Write the material out again exactly.
** Start **
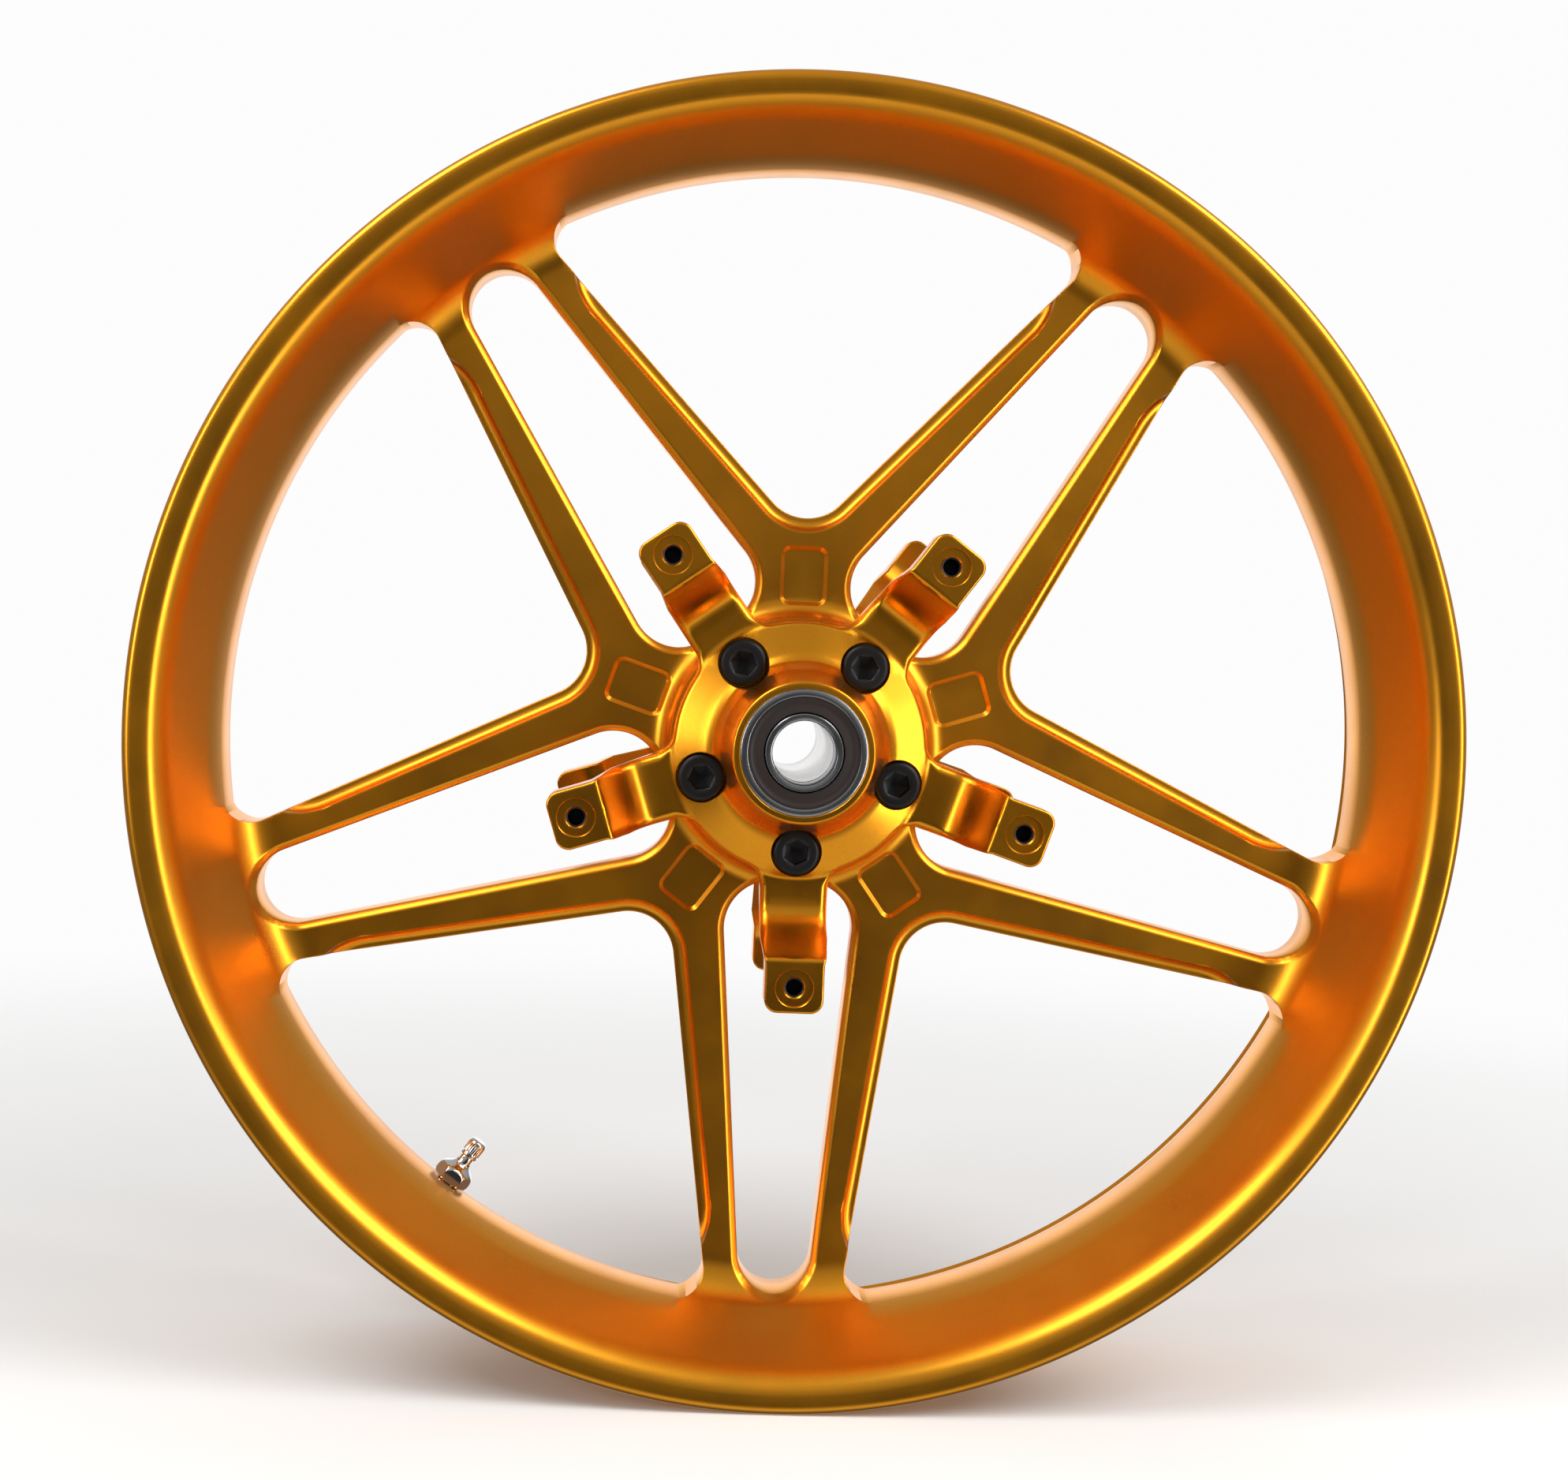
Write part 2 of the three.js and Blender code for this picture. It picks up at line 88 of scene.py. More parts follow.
# Where mesh lines run, so that every bend of a height function has one: distances from an outline, radii,
# and distances along an arm. The steps are in degrees round the axle.
RIM_STEP = 0.5
CARRIER_STEP = 1.0
LEDGE_LINES = (1.0, 1.5, 2.0, 2.5, 3.0, 3.4, 3.8, 4.1, 4.4, 4.65, 4.9, 5.2, 5.5, 5.8)
WINDOW_LINES = (0.07, 0.18, EDGE_ROUND)
LINES_END = {"ledge": 188.5, "window": 201.5}
SLOT_LINES = (0.18, 0.35, 1.2, 2.0, 2.25, 2.5, 2.8)
RECESS_LINES = (0.3, 0.0, -0.7, -1.4, -1.7)
FILLET_RINGS = (189.2, 190.6, 192, 193.4, 194.7, 195.7, 197, 198.3, 199.6, 200.8, 201.8, 202.7, 203.5)
BOSS_RINGS = (47.3, 47.9, 48.6, 49.6, 50.8, 52.1, 53.5)
CARRIER_LINES = (0.08, 0.25, 0.5, 0.8, 1.15, 1.5, 2.0, 2.5, 3.0)
COLLAR_RINGS = (
    26.8, 27.6, 28.1, 28.6, 29.4, 30.4, 31.0, 31.6, 32.8, 33.6, 34.4, 36.5, 39, 41.5, 44, 44.9, 45.8, 46.7,
    47.5,
)
ARM_LINES = (
    49, 52, 55.5, 57.2, 58.0, 58.8, 59.6, 61.2, 62.0, 62.8, 63.8, 65.0, 66.2, 67.2, 68.6, 69.6, 70.4, 71.0,
    71.6, 72.2, 73.0, 73.8, 77,
)
BORE_LINES = (0.0, 0.25, 0.55)
HOLE_LINES = (0.0, 0.5, 0.8)
SLIVER = 1e-4  # twice the area, in square millimetres, below which a triangle is dropped

COLLAR_JOINT = 26.0
FLANGE_RADIUS = 45.0
ARM = {"half": 12.0, "half_end": 11.8, "end": 66.0, "root_radius": 8.0}
PAD = {"inner": 72.4, "outer": 90.0, "half": 10.25, "corner": 4.6, "circle": 81.2}
PAD_BORE = {"radius": 6.55, "floor": 54.6, "hole": 3.4, "bottom": 44.5}
ARM_BLEND = {"start": 44.0, "length": 3.5}  # from the dished collar to the arms
UNDER_ROUND = 0.6
BORE_CHAMFER = 0.25
HOLE_CHAMFER = 0.5
BOLT_CIRCLE = 36.4
BOLT_SPIN = 17.0  # how much further each bolt is turned than the one before
BOLT_POCKET = {"radius": 8.75, "floor": 25.0, "hole": 5.2}
BOLT = {"head": 8.15, "top": 35.0, "shank": 4.9, "tip": 5.0, "hex": 4.0, "hex_floor": 30.0, "knurls": 40}

BEARING = {"bore": 11.0, "outer": 22.0, "width": 12.0, "face": 55.0, "inner_land": 13.45, "outer_land": 19.4}
BALL = {"count": 9, "radius": 3.1, "circle": 16.42, "groove": 3.22}
SPACER = {"bore": 10.8, "outer": 14.0, "half": 43.0}
VALVE_ANGLE = 216.0
# Cylinders cut from the forging on the valve's line: (middle's distance from the axle, radius, depth).
VALVE_SEAT = [(193.7, 10, 20), (212.6, 9, 10), (206.0, 4.15, 20)]

MARK_WOBBLE = 0.3  # how far the turning marks wander, in radians of their wave

# Brightness of the light tent on the viewer's side and on the far side, low and high; "behind" is a bright
# patch straight behind the wheel, and "floor" is light that comes up from the floor on the viewer's side.
TENT = {
    "front_low": 0.03, "front_high": 0.4, "back_low": 0.12, "back_high": 0.52, "behind": 1.3, "floor": 0.8
}
BACKDROP = (0.98, 0.98, 0.98, 1)
SOFTBOX_DISTANCE = 1.5
CAMERA = {"place": (-53.58, -882.3, 49.98), "turn": 3.202, "roll": 2.302, "tilt": 3.296, "lens": 55.64}


# ---------- plane outlines: arrays of points with outward normals ----------
def arc(centre, radius, start, stop, step=2.5):
    """Points on a circle between two angles, measured from +X toward +Z."""
    count = max(2, math.ceil(abs(stop - start) / step))
    angles = np.radians(np.linspace(start, stop, count + 1))
    normals = np.stack([np.cos(angles), np.sin(angles)], 1)
    return np.array(centre) + radius * normals, normals


def hollow_arc(centre, radius, start, stop, step=2.5):
    """An arc whose material lies outside its circle, so its outward normals point to its centre."""
    points, normals = arc(centre, radius, start, stop, step)
    return points, -normals


def straight(start, stop, step=2.0):
    """A straight run with its normal to the right of travel."""
    start = np.array(start, float)
    stop = np.array(stop, float)
    length = np.linalg.norm(stop - start)
    count = max(1, math.ceil(length / step))
    direction = (stop - start) / length
    points = start + np.linspace(0, 1, count + 1)[:, None] * (stop - start)
    return points, np.tile([direction[1], -direction[0]], (count + 1, 1))


def chain(*runs):
    points = [runs[0][0]] + [run[0][1:] for run in runs[1:]]
    normals = [runs[0][1]] + [run[1][1:] for run in runs[1:]]
    return np.concatenate(points), np.concatenate(normals)


def turn_plane(points, degrees):
    """Turns plane points clockwise as seen from the front."""
    c, s = math.cos(math.radians(degrees)), math.sin(math.radians(degrees))
    x, z = points[:, 0], points[:, 1]
    return np.stack([x * c + z * s, -x * s + z * c], 1)


def mirror_plane(points):
    return points * np.array([-1.0, 1.0])


def radius_of(points):
    return np.hypot(points[:, 0], points[:, 1])


def angle_of(points):
    """Clockwise angles from +Z, in degrees."""
    return np.degrees(np.arctan2(points[:, 0], points[:, 1]))


def on_mirror_line(points):
    """True where all points lie on one side line of the 36-degree sector."""
    angle = angle_of(points)
    return any((np.abs(angle - line) < 1e-4).all() for line in (0, HALF_PITCH))


def folded(points):
    """Plane points with the left half mirrored onto the right."""
    return np.column_stack([np.abs(points[:, 0]), points[:, 1]])


def read_profile(profile, places):
    """Linear interpolation in rows of (place, value)."""
    profile = np.array(profile)
    return np.interp(places, profile[:, 0], profile[:, 1])


def circle_run(radius, start, stop, step):
    """Points at clockwise angles from +Z."""
    count = round((stop - start) / step)
    angles = np.radians(start + np.arange(count + 1) * step)
    return np.stack([radius * np.sin(angles), radius * np.cos(angles)], 1)


def curve(start, corner, stop, count):
    """Points on the quadratic curve from start to stop that both ends aim at the corner."""
    t = np.linspace(0, 1, count)[:, None]
    start, corner, stop = (np.array(p, float) for p in (start, corner, stop))
    return (1 - t) ** 2 * start + 2 * t * (1 - t) * corner + t**2 * stop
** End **
*Answer to this problem*:
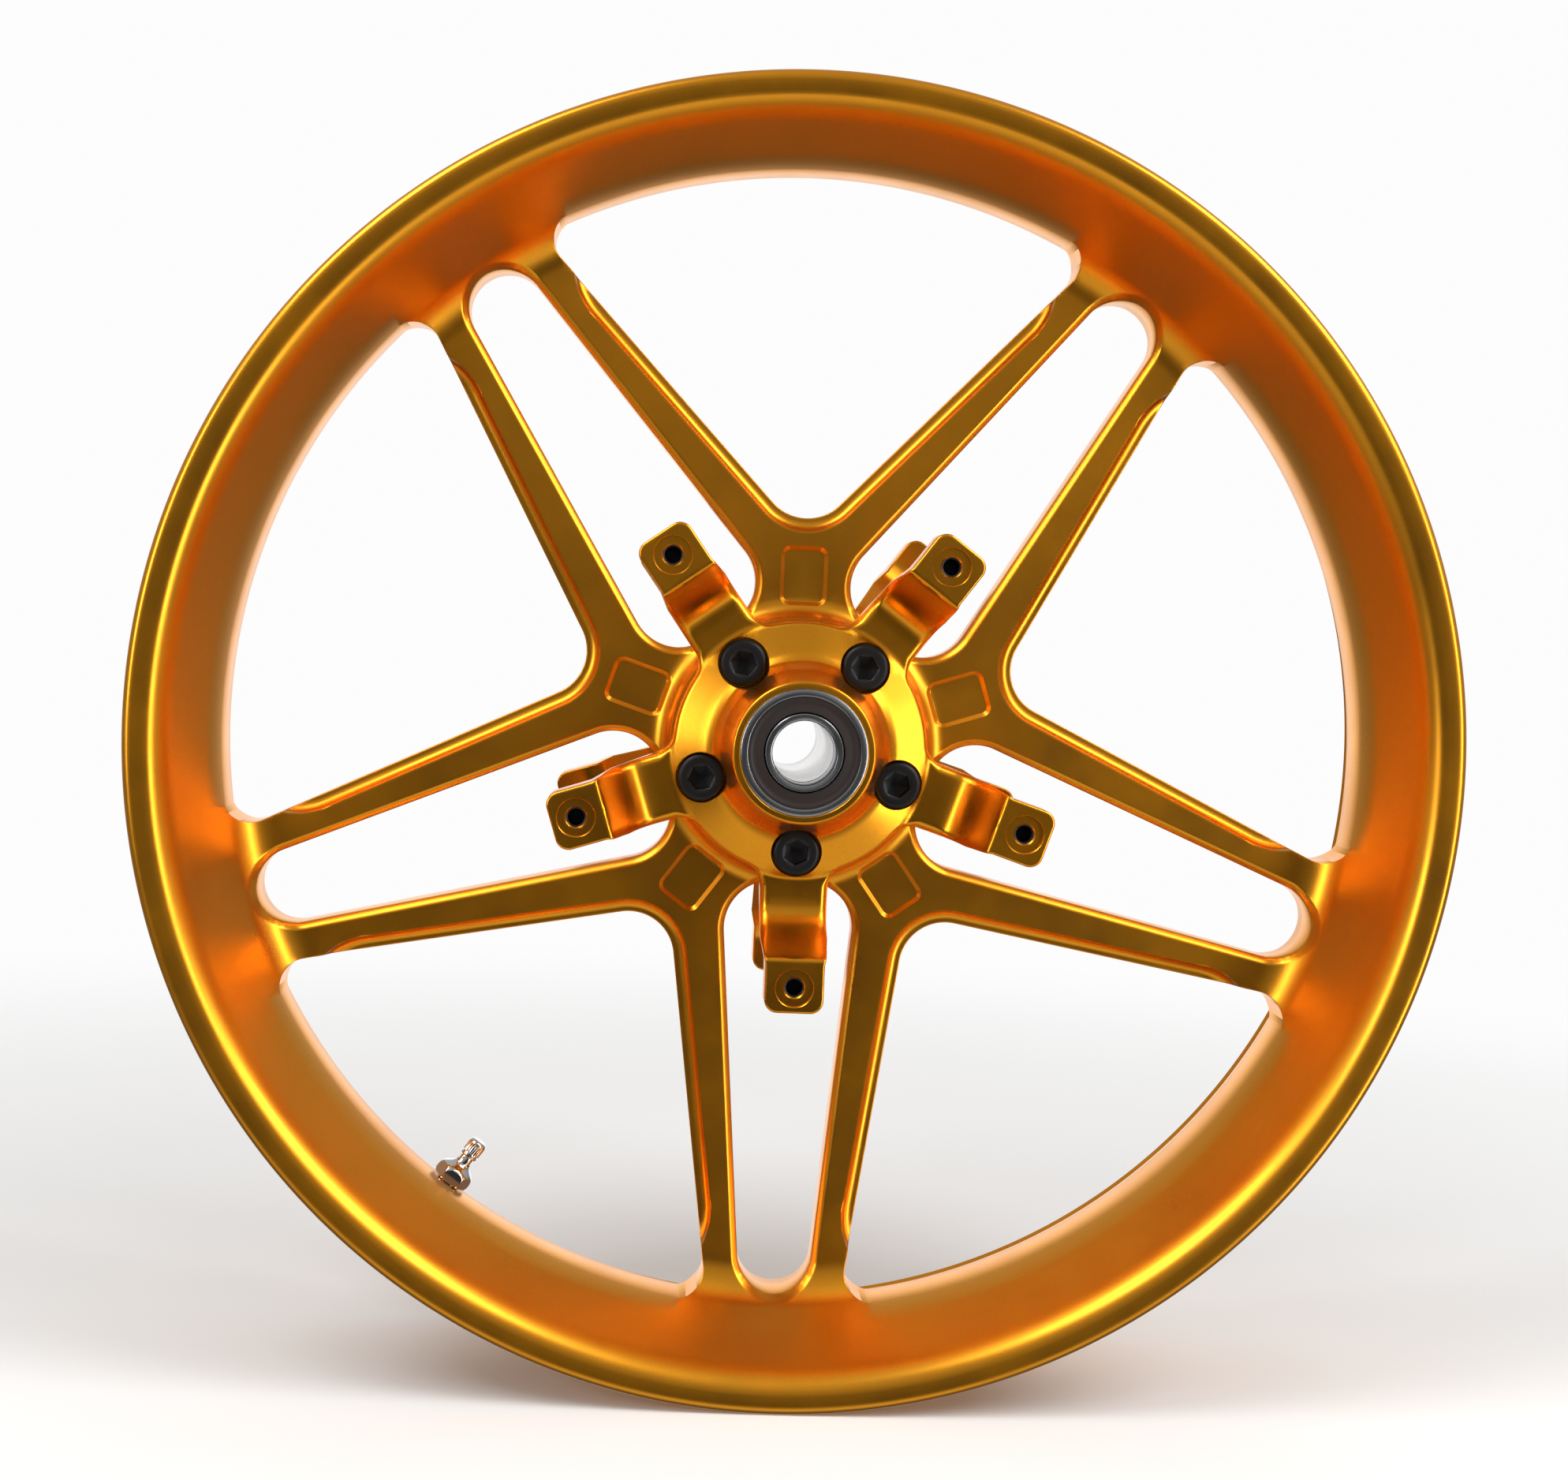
Write part 2 of the three.js and Blender code for this picture. It picks up at line 88 of scene.py. More parts follow.
# Where mesh lines run, so that every bend of a height function has one: distances from an outline, radii,
# and distances along an arm. The steps are in degrees round the axle.
RIM_STEP = 0.5
CARRIER_STEP = 1.0
LEDGE_LINES = (1.0, 1.5, 2.0, 2.5, 3.0, 3.4, 3.8, 4.1, 4.4, 4.65, 4.9, 5.2, 5.5, 5.8)
WINDOW_LINES = (0.07, 0.18, EDGE_ROUND)
LINES_END = {"ledge": 188.5, "window": 201.5}
SLOT_LINES = (0.18, 0.35, 1.2, 2.0, 2.25, 2.5, 2.8)
RECESS_LINES = (0.3, 0.0, -0.7, -1.4, -1.7)
FILLET_RINGS = (189.2, 190.6, 192, 193.4, 194.7, 195.7, 197, 198.3, 199.6, 200.8, 201.8, 202.7, 203.5)
BOSS_RINGS = (47.3, 47.9, 48.6, 49.6, 50.8, 52.1, 53.5)
CARRIER_LINES = (0.08, 0.25, 0.5, 0.8, 1.15, 1.5, 2.0, 2.5, 3.0)
COLLAR_RINGS = (
    26.8, 27.6, 28.1, 28.6, 29.4, 30.4, 31.0, 31.6, 32.8, 33.6, 34.4, 36.5, 39, 41.5, 44, 44.9, 45.8, 46.7,
    47.5,
)
ARM_LINES = (
    49, 52, 55.5, 57.2, 58.0, 58.8, 59.6, 61.2, 62.0, 62.8, 63.8, 65.0, 66.2, 67.2, 68.6, 69.6, 70.4, 71.0,
    71.6, 72.2, 73.0, 73.8, 77,
)
BORE_LINES = (0.0, 0.25, 0.55)
HOLE_LINES = (0.0, 0.5, 0.8)
SLIVER = 1e-4  # twice the area, in square millimetres, below which a triangle is dropped

COLLAR_JOINT = 26.0
FLANGE_RADIUS = 45.0
ARM = {"half": 12.0, "half_end": 11.8, "end": 66.0, "root_radius": 8.0}
PAD = {"inner": 72.4, "outer": 90.0, "half": 10.25, "corner": 4.6, "circle": 81.2}
PAD_BORE = {"radius": 6.55, "floor": 54.6, "hole": 3.4, "bottom": 44.5}
ARM_BLEND = {"start": 44.0, "length": 3.5}  # from the dished collar to the arms
UNDER_ROUND = 0.6
BORE_CHAMFER = 0.25
HOLE_CHAMFER = 0.5
BOLT_CIRCLE = 36.4
BOLT_SPIN = 17.0  # how much further each bolt is turned than the one before
BOLT_POCKET = {"radius": 8.75, "floor": 25.0, "hole": 5.2}
BOLT = {"head": 8.15, "top": 35.0, "shank": 4.9, "tip": 5.0, "hex": 4.0, "hex_floor": 30.0, "knurls": 40}

BEARING = {"bore": 11.0, "outer": 22.0, "width": 12.0, "face": 55.0, "inner_land": 13.45, "outer_land": 19.4}
BALL = {"count": 9, "radius": 3.1, "circle": 16.42, "groove": 3.22}
SPACER = {"bore": 10.8, "outer": 14.0, "half": 43.0}
VALVE_ANGLE = 216.0
# Cylinders cut from the forging on the valve's line: (middle's distance from the axle, radius, depth).
VALVE_SEAT = [(193.7, 10, 20), (212.6, 9, 10), (206.0, 4.15, 20)]

MARK_WOBBLE = 0.3  # how far the turning marks wander, in radians of their wave

# Brightness of the light tent on the viewer's side and on the far side, low and high; "behind" is a bright
# patch straight behind the wheel, and "floor" is light that comes up from the floor on the viewer's side.
TENT = {
    "front_low": 0.03, "front_high": 0.4, "back_low": 0.12, "back_high": 0.52, "behind": 1.3, "floor": 0.8
}
BACKDROP = (0.98, 0.98, 0.98, 1)
SOFTBOX_DISTANCE = 1.5
CAMERA = {"place": (-53.58, -882.3, 49.98), "turn": 3.202, "roll": 2.302, "tilt": 3.296, "lens": 55.64}


# ---------- plane outlines: arrays of points with outward normals ----------
def arc(centre, radius, start, stop, step=2.5):
    """Points on a circle between two angles, measured from +X toward +Z."""
    count = max(2, math.ceil(abs(stop - start) / step))
    angles = np.radians(np.linspace(start, stop, count + 1))
    normals = np.stack([np.cos(angles), np.sin(angles)], 1)
    return np.array(centre) + radius * normals, normals


def hollow_arc(centre, radius, start, stop, step=2.5):
    """An arc whose material lies outside its circle, so its outward normals point to its centre."""
    points, normals = arc(centre, radius, start, stop, step)
    return points, -normals


def straight(start, stop, step=2.0):
    """A straight run with its normal to the right of travel."""
    start = np.array(start, float)
    stop = np.array(stop, float)
    length = np.linalg.norm(stop - start)
    count = max(1, math.ceil(length / step))
    direction = (stop - start) / length
    points = start + np.linspace(0, 1, count + 1)[:, None] * (stop - start)
    return points, np.tile([direction[1], -direction[0]], (count + 1, 1))


def chain(*runs):
    points = [runs[0][0]] + [run[0][1:] for run in runs[1:]]
    normals = [runs[0][1]] + [run[1][1:] for run in runs[1:]]
    return np.concatenate(points), np.concatenate(normals)


def turn_plane(points, degrees):
    """Turns plane points clockwise as seen from the front."""
    c, s = math.cos(math.radians(degrees)), math.sin(math.radians(degrees))
    x, z = points[:, 0], points[:, 1]
    return np.stack([x * c + z * s, -x * s + z * c], 1)


def mirror_plane(points):
    return points * np.array([-1.0, 1.0])


def radius_of(points):
    return np.hypot(points[:, 0], points[:, 1])


def angle_of(points):
    """Clockwise angles from +Z, in degrees."""
    return np.degrees(np.arctan2(points[:, 0], points[:, 1]))


def on_mirror_line(points):
    """True where all points lie on one side line of the 36-degree sector."""
    angle = angle_of(points)
    return any((np.abs(angle - line) < 1e-4).all() for line in (0, HALF_PITCH))


def folded(points):
    """Plane points with the left half mirrored onto the right."""
    return np.column_stack([np.abs(points[:, 0]), points[:, 1]])


def read_profile(profile, places):
    """Linear interpolation in rows of (place, value)."""
    profile = np.array(profile)
    return np.interp(places, profile[:, 0], profile[:, 1])


def circle_run(radius, start, stop, step):
    """Points at clockwise angles from +Z."""
    count = round((stop - start) / step)
    angles = np.radians(start + np.arange(count + 1) * step)
    return np.stack([radius * np.sin(angles), radius * np.cos(angles)], 1)


def curve(start, corner, stop, count):
    """Points on the quadratic curve from start to stop that both ends aim at the corner."""
    t = np.linspace(0, 1, count)[:, None]
    start, corner, stop = (np.array(p, float) for p in (start, corner, stop))
    return (1 - t) ** 2 * start + 2 * t * (1 - t) * corner + t**2 * stop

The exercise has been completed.